The composers Gunther Schuller, Paul Ben-Haim and Carlos Surinach composed violin concertos for Zeitlin, who premiered them. Zeitlin was the first to record George Rochberg's Caprice Variations in their entirety. He was also a particular champion of the violin concerto of Arnold Schoenberg and recorded this work commercially for Deutsche Grammophon.

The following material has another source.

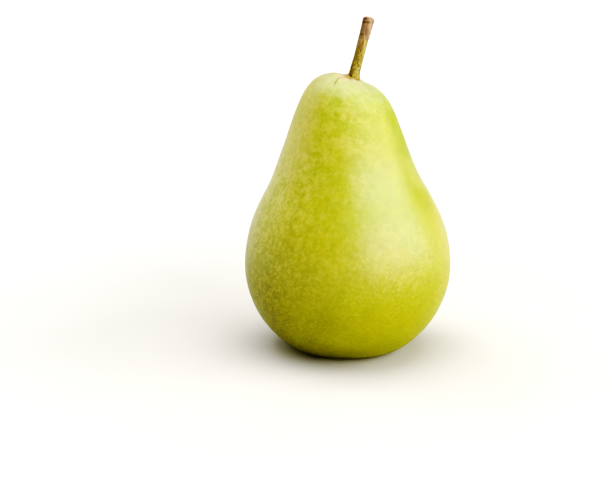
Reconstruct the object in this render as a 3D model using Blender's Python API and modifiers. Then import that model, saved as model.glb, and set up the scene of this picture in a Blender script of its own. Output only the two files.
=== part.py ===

Zeitlin taught for 45 years at the University of Rochester's Eastman School of Music, from 1967 until his death in 2012. He gave his final recital at Eastman just before his 90th birthday.  During his time at Eastman, he, pianist Barry Snyder, and cellist Robert Sylvester founded the Eastman Trio, and Zeitlin performed with this trio from 1976 to 1982. He also taught summer courses at the Music Academy of the West in California, starting in 1973. From 1962 to 2002, he performed on a rare Cremonese violin by Giuseppe Guarneri del Gesù, the 1734 "Prince Doria", which was initially gifted to him by the Lionel Perera family, before switching to a replica by the contemporary American violinmaker, Gregg T. Alf.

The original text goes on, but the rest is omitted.